● WHAT THE TASK REQUIRES:
Every record should be written out exactly, please.

● DATASET ENTRIES:
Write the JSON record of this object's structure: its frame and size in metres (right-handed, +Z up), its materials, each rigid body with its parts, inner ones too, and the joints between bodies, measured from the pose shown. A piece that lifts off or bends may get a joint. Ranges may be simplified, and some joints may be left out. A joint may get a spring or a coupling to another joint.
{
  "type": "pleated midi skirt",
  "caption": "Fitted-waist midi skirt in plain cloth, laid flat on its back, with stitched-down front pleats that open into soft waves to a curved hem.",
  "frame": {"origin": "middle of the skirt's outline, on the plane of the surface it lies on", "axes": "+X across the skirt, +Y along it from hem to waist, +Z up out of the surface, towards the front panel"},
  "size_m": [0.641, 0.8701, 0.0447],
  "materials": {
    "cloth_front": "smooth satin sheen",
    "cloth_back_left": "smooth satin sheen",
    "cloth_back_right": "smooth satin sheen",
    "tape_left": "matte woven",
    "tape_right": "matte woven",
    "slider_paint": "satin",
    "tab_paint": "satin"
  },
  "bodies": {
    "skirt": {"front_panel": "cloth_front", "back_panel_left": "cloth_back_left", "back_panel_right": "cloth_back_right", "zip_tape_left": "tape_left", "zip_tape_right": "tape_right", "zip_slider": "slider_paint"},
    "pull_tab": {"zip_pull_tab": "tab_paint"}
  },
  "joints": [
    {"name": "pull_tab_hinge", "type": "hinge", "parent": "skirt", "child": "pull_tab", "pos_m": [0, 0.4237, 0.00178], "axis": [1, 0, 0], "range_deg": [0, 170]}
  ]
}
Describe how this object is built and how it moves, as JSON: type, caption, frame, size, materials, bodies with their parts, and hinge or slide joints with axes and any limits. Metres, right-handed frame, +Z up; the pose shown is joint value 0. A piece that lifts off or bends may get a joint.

● EXERCISE RESULT:
Write the JSON record of this object's structure: its frame and size in metres (right-handed, +Z up), its materials, each rigid body with its parts, inner ones too, and the joints between bodies, measured from the pose shown. A piece that lifts off or bends may get a joint. Ranges may be simplified, and some joints may be left out. A joint may get a spring or a coupling to another joint.
{
  "type": "pleated midi skirt",
  "caption": "Fitted-waist midi skirt in plain cloth, laid flat on its back, with stitched-down front pleats that open into soft waves to a curved hem.",
  "frame": {"origin": "middle of the skirt's outline, on the plane of the surface it lies on", "axes": "+X across the skirt, +Y along it from hem to waist, +Z up out of the surface, towards the front panel"},
  "size_m": [0.641, 0.8701, 0.0447],
  "materials": {
    "cloth_front": "smooth satin sheen",
    "cloth_back_left": "smooth satin sheen",
    "cloth_back_right": "smooth satin sheen",
    "tape_left": "matte woven",
    "tape_right": "matte woven",
    "slider_paint": "satin",
    "tab_paint": "satin"
  },
  "bodies": {
    "skirt": {"front_panel": "cloth_front", "back_panel_left": "cloth_back_left", "back_panel_right": "cloth_back_right", "zip_tape_left": "tape_left", "zip_tape_right": "tape_right", "zip_slider": "slider_paint"},
    "pull_tab": {"zip_pull_tab": "tab_paint"}
  },
  "joints": [
    {"name": "pull_tab_hinge", "type": "hinge", "parent": "skirt", "child": "pull_tab", "pos_m": [0, 0.4237, 0.00178], "axis": [1, 0, 0], "range_deg": [0, 170]}
  ]
}
Describe how this object is built and how it moves, as JSON: type, caption, frame, size, materials, bodies with their parts, and hinge or slide joints with axes and any limits. Metres, right-handed frame, +Z up; the pose shown is joint value 0. A piece that lifts off or bends may get a joint.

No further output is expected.